━━ Material provided ━━

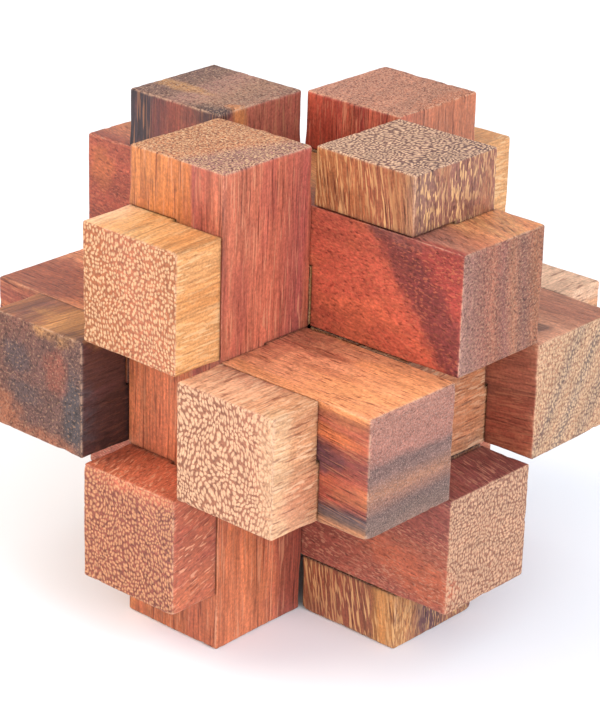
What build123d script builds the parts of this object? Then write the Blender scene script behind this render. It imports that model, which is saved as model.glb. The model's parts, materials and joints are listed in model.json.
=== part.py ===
from build123d import *
import os

# A burr puzzle of twelve equal square sticks, four along each axis, that hold each other.
# Millimetres. The origin is at the centre of the footprint, on the surface that the puzzle
# stands on, with +Z up, +X to the right and -Y to the front.
#
# Space is divided into cells one notch wide. Cell (0, 0, 0) is the empty one in the middle,
# and a stick fills three cells and reaches half a cell further at both ends.

stick_width = 19.0        # square section
stick_length = 76.6
notch_width = 19.3        # a stick's width and its side play; also the size of a cell
lap_gap = 0.2             # left between the two halves of a crossing
long_edge_radius = 0.6
end_edge_radius = 0.5

notch_depth = (stick_width + lap_gap) / 2
centre_height = stick_length / 2

RIGHT = Vector(1, 0, 0)
LEFT = Vector(-1, 0, 0)
BACK = Vector(0, 1, 0)
FRONT = Vector(0, -1, 0)
UP = Vector(0, 0, 1)
DOWN = Vector(0, 0, -1)

# name: (cell of the stick's middle, side with the middle notch, side with the two outer
# notches, how far the stick has settled from the centre of its play)
sticks = {
    "front_upright": ((0, -1, 0), BACK, LEFT, (0.05, 0.04, 0.0)),
    "back_upright": ((0, 1, 0), FRONT, LEFT, (0.06, 0.06, 0.0)),
    "left_upright": ((-1, 0, 0), RIGHT, FRONT, (-0.05, -0.03, 0.0)),
    "right_upright": ((1, 0, 0), RIGHT, FRONT, (-0.05, -0.05, 0.0)),
    "top_crossbar": ((0, 0, 1), DOWN, BACK, (0.0, -0.04, -0.04)),
    "bottom_crossbar": ((0, 0, -1), UP, BACK, (0.0, -0.02, -0.04)),
    "front_crossbar": ((0, -1, 0), FRONT, DOWN, (0.0, 0.0, 0.04)),
    "back_crossbar": ((0, 1, 0), BACK, DOWN, (0.0, 0.04, 0.05)),
    "top_runner": ((0, 0, 1), UP, RIGHT, (0.02, 0.0, 0.04)),
    "bottom_runner": ((0, 0, -1), DOWN, RIGHT, (-0.02, 0.0, -0.05)),
    "left_runner": ((-1, 0, 0), LEFT, UP, (0.04, 0.0, 0.05)),
    "right_runner": ((1, 0, 0), LEFT, UP, (-0.03, 0.0, -0.04)),
}


def stick_frame(cell, middle_side, outer_side, settled):
    """The stick's own axes: x and y leave its two notched sides, z runs along it."""
    centre = Vector(0, 0, centre_height) + Vector(*cell) * notch_width + Vector(*settled)
    return Plane(origin=centre, x_dir=middle_side, z_dir=middle_side.cross(outer_side))


os.makedirs("parts", exist_ok=True)

for stick_name, placing in sticks.items():
    frame = stick_frame(*placing)
    cut_centre = stick_width - notch_depth

    with BuildPart() as stick:
        with BuildSketch(frame.offset(-stick_length / 2)):
            RectangleRounded(stick_width, stick_width, long_edge_radius)
        extrude(amount=stick_length)
        along = stick.faces().sort_by(Axis(frame.origin, frame.z_dir))
        fillet(along[0].edges() + along[-1].edges(), end_edge_radius)

        # the middle notch
        with BuildSketch(frame.offset(-notch_width / 2)):
            with Locations((cut_centre, 0)):
                Rectangle(stick_width, 2 * stick_width)
        extrude(amount=notch_width, mode=Mode.SUBTRACT)

        # the two outer notches
        with BuildSketch(frame.offset(-1.5 * notch_width), frame.offset(0.5 * notch_width)):
            with Locations((0, cut_centre)):
                Rectangle(2 * stick_width, stick_width)
        extrude(amount=notch_width, mode=Mode.SUBTRACT)

    stick.part.label = stick_name
    export_step(stick.part, f"parts/{stick_name}.step")
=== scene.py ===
import json
import math
from dataclasses import dataclass

import bpy
import numpy as np
from mathutils import Matrix, Vector
from mathutils.bvhtree import BVHTree

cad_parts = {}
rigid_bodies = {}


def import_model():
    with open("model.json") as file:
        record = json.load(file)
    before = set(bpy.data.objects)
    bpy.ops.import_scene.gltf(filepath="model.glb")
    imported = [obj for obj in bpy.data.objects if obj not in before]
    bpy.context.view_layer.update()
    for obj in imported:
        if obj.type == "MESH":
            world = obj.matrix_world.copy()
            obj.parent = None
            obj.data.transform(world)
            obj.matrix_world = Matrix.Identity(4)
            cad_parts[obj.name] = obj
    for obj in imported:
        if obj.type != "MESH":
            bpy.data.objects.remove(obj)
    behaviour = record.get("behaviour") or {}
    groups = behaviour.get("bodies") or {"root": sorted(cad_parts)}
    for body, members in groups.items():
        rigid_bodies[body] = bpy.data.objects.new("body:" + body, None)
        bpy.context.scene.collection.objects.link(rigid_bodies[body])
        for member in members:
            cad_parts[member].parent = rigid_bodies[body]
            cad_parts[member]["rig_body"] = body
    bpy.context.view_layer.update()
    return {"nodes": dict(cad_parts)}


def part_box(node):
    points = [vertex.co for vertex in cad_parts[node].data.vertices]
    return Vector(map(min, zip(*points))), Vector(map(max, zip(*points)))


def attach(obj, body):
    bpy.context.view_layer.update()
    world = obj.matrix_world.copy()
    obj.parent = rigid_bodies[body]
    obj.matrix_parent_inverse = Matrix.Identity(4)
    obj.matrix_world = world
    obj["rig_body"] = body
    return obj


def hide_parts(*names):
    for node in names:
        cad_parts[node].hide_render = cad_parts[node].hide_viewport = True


# The looks of a burr puzzle of twelve oiled hardwood sticks. Each stick's CAD node is measured
# and rebuilt as a finely divided mesh with worn, uneven edges, and gets a wood of its own.
# Inside this script a stick is in millimetres; its mesh is made in metres, in the row frame.

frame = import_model()

MM = 0.001

# ---------------------------------------------------------------- the sticks' shape

EDGE_STEPS = (0.0, 0.08, 0.18, 0.32, 0.52, 0.85)  # lines beside each edge, closer where it is round
ACROSS_STEP = 0.5
ALONG_STEP = 1.1
SAWN_RADIUS = 0.1         # of an edge that a notch leaves
INNER_RADIUS = 0.16       # of a long edge between the blocks at a stick's ends
EDGE_RADIUS = 0.34        # of an edge that hands reach
EDGE_WEAR = 0.5           # what handling adds to it in places
EDGE_ROUGH = 0.5          # the share of its radius by which it varies from spot to spot
NICK = 0.42               # what a small bruise adds
NICK_GAIN = 4.0           # this and the next leave only the peaks of a noise as bruises
NICK_LEVEL = 2.9
SAWN_REACH = 1.2          # how far from a notch its crisp edges give way to worn ones
GRIME_AND_SHADE_REACH = 0.25        # how far from a notch's mouth the wood is darkened, as painted shade of the joint's gap with some grime
FACE_WAVE = 0.05          # how far a sawn face is from flat
FIBRE_RELIEF = 0.03
END_RELIEF = 0.06
END_GAIN = 2.2            # this and the next say where end grain gives way to side grain on an edge
END_LEVEL = 0.7
WEAR_RISE = 0.35          # the share of its radius that a corner has lost where its wear is whole
RAY_START = 5.0           # how far outside a stick the rays that look for its notches start
NOTCH_LEAST = 1.0         # how deep a notch is at least
SAME = 0.01               # two distances closer than this are the same
STICK_SEEDS = 100         # how many noise seeds each stick has to itself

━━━

Reproduce the material above, every line of it, exactly.

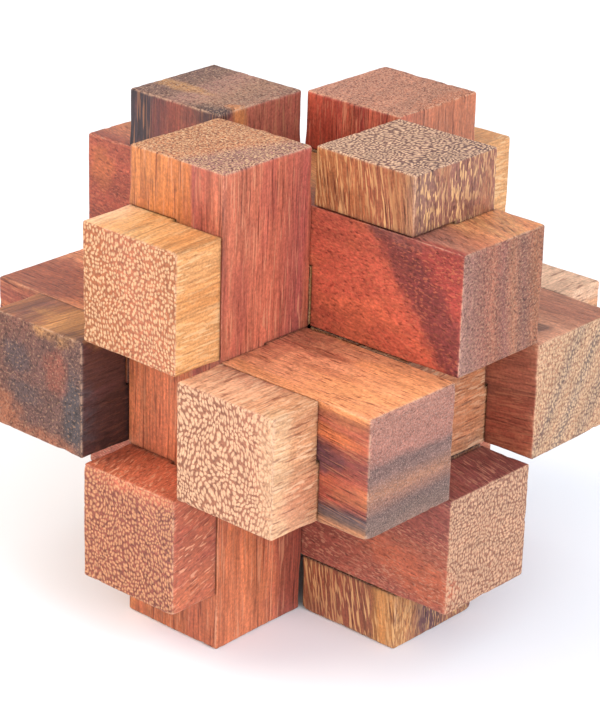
What build123d script builds the parts of this object? Then write the Blender scene script behind this render. It imports that model, which is saved as model.glb. The model's parts, materials and joints are listed in model.json.
=== part.py ===
from build123d import *
import os

# A burr puzzle of twelve equal square sticks, four along each axis, that hold each other.
# Millimetres. The origin is at the centre of the footprint, on the surface that the puzzle
# stands on, with +Z up, +X to the right and -Y to the front.
#
# Space is divided into cells one notch wide. Cell (0, 0, 0) is the empty one in the middle,
# and a stick fills three cells and reaches half a cell further at both ends.

stick_width = 19.0        # square section
stick_length = 76.6
notch_width = 19.3        # a stick's width and its side play; also the size of a cell
lap_gap = 0.2             # left between the two halves of a crossing
long_edge_radius = 0.6
end_edge_radius = 0.5

notch_depth = (stick_width + lap_gap) / 2
centre_height = stick_length / 2

RIGHT = Vector(1, 0, 0)
LEFT = Vector(-1, 0, 0)
BACK = Vector(0, 1, 0)
FRONT = Vector(0, -1, 0)
UP = Vector(0, 0, 1)
DOWN = Vector(0, 0, -1)

# name: (cell of the stick's middle, side with the middle notch, side with the two outer
# notches, how far the stick has settled from the centre of its play)
sticks = {
    "front_upright": ((0, -1, 0), BACK, LEFT, (0.05, 0.04, 0.0)),
    "back_upright": ((0, 1, 0), FRONT, LEFT, (0.06, 0.06, 0.0)),
    "left_upright": ((-1, 0, 0), RIGHT, FRONT, (-0.05, -0.03, 0.0)),
    "right_upright": ((1, 0, 0), RIGHT, FRONT, (-0.05, -0.05, 0.0)),
    "top_crossbar": ((0, 0, 1), DOWN, BACK, (0.0, -0.04, -0.04)),
    "bottom_crossbar": ((0, 0, -1), UP, BACK, (0.0, -0.02, -0.04)),
    "front_crossbar": ((0, -1, 0), FRONT, DOWN, (0.0, 0.0, 0.04)),
    "back_crossbar": ((0, 1, 0), BACK, DOWN, (0.0, 0.04, 0.05)),
    "top_runner": ((0, 0, 1), UP, RIGHT, (0.02, 0.0, 0.04)),
    "bottom_runner": ((0, 0, -1), DOWN, RIGHT, (-0.02, 0.0, -0.05)),
    "left_runner": ((-1, 0, 0), LEFT, UP, (0.04, 0.0, 0.05)),
    "right_runner": ((1, 0, 0), LEFT, UP, (-0.03, 0.0, -0.04)),
}


def stick_frame(cell, middle_side, outer_side, settled):
    """The stick's own axes: x and y leave its two notched sides, z runs along it."""
    centre = Vector(0, 0, centre_height) + Vector(*cell) * notch_width + Vector(*settled)
    return Plane(origin=centre, x_dir=middle_side, z_dir=middle_side.cross(outer_side))


os.makedirs("parts", exist_ok=True)

for stick_name, placing in sticks.items():
    frame = stick_frame(*placing)
    cut_centre = stick_width - notch_depth

    with BuildPart() as stick:
        with BuildSketch(frame.offset(-stick_length / 2)):
            RectangleRounded(stick_width, stick_width, long_edge_radius)
        extrude(amount=stick_length)
        along = stick.faces().sort_by(Axis(frame.origin, frame.z_dir))
        fillet(along[0].edges() + along[-1].edges(), end_edge_radius)

        # the middle notch
        with BuildSketch(frame.offset(-notch_width / 2)):
            with Locations((cut_centre, 0)):
                Rectangle(stick_width, 2 * stick_width)
        extrude(amount=notch_width, mode=Mode.SUBTRACT)

        # the two outer notches
        with BuildSketch(frame.offset(-1.5 * notch_width), frame.offset(0.5 * notch_width)):
            with Locations((0, cut_centre)):
                Rectangle(2 * stick_width, stick_width)
        extrude(amount=notch_width, mode=Mode.SUBTRACT)

    stick.part.label = stick_name
    export_step(stick.part, f"parts/{stick_name}.step")
=== scene.py ===
import json
import math
from dataclasses import dataclass

import bpy
import numpy as np
from mathutils import Matrix, Vector
from mathutils.bvhtree import BVHTree

cad_parts = {}
rigid_bodies = {}


def import_model():
    with open("model.json") as file:
        record = json.load(file)
    before = set(bpy.data.objects)
    bpy.ops.import_scene.gltf(filepath="model.glb")
    imported = [obj for obj in bpy.data.objects if obj not in before]
    bpy.context.view_layer.update()
    for obj in imported:
        if obj.type == "MESH":
            world = obj.matrix_world.copy()
            obj.parent = None
            obj.data.transform(world)
            obj.matrix_world = Matrix.Identity(4)
            cad_parts[obj.name] = obj
    for obj in imported:
        if obj.type != "MESH":
            bpy.data.objects.remove(obj)
    behaviour = record.get("behaviour") or {}
    groups = behaviour.get("bodies") or {"root": sorted(cad_parts)}
    for body, members in groups.items():
        rigid_bodies[body] = bpy.data.objects.new("body:" + body, None)
        bpy.context.scene.collection.objects.link(rigid_bodies[body])
        for member in members:
            cad_parts[member].parent = rigid_bodies[body]
            cad_parts[member]["rig_body"] = body
    bpy.context.view_layer.update()
    return {"nodes": dict(cad_parts)}


def part_box(node):
    points = [vertex.co for vertex in cad_parts[node].data.vertices]
    return Vector(map(min, zip(*points))), Vector(map(max, zip(*points)))


def attach(obj, body):
    bpy.context.view_layer.update()
    world = obj.matrix_world.copy()
    obj.parent = rigid_bodies[body]
    obj.matrix_parent_inverse = Matrix.Identity(4)
    obj.matrix_world = world
    obj["rig_body"] = body
    return obj


def hide_parts(*names):
    for node in names:
        cad_parts[node].hide_render = cad_parts[node].hide_viewport = True


# The looks of a burr puzzle of twelve oiled hardwood sticks. Each stick's CAD node is measured
# and rebuilt as a finely divided mesh with worn, uneven edges, and gets a wood of its own.
# Inside this script a stick is in millimetres; its mesh is made in metres, in the row frame.

frame = import_model()

MM = 0.001

# ---------------------------------------------------------------- the sticks' shape

EDGE_STEPS = (0.0, 0.08, 0.18, 0.32, 0.52, 0.85)  # lines beside each edge, closer where it is round
ACROSS_STEP = 0.5
ALONG_STEP = 1.1
SAWN_RADIUS = 0.1         # of an edge that a notch leaves
INNER_RADIUS = 0.16       # of a long edge between the blocks at a stick's ends
EDGE_RADIUS = 0.34        # of an edge that hands reach
EDGE_WEAR = 0.5           # what handling adds to it in places
EDGE_ROUGH = 0.5          # the share of its radius by which it varies from spot to spot
NICK = 0.42               # what a small bruise adds
NICK_GAIN = 4.0           # this and the next leave only the peaks of a noise as bruises
NICK_LEVEL = 2.9
SAWN_REACH = 1.2          # how far from a notch its crisp edges give way to worn ones
GRIME_AND_SHADE_REACH = 0.25        # how far from a notch's mouth the wood is darkened, as painted shade of the joint's gap with some grime
FACE_WAVE = 0.05          # how far a sawn face is from flat
FIBRE_RELIEF = 0.03
END_RELIEF = 0.06
END_GAIN = 2.2            # this and the next say where end grain gives way to side grain on an edge
END_LEVEL = 0.7
WEAR_RISE = 0.35          # the share of its radius that a corner has lost where its wear is whole
RAY_START = 5.0           # how far outside a stick the rays that look for its notches start
NOTCH_LEAST = 1.0         # how deep a notch is at least
SAME = 0.01               # two distances closer than this are the same
STICK_SEEDS = 100         # how many noise seeds each stick has to itself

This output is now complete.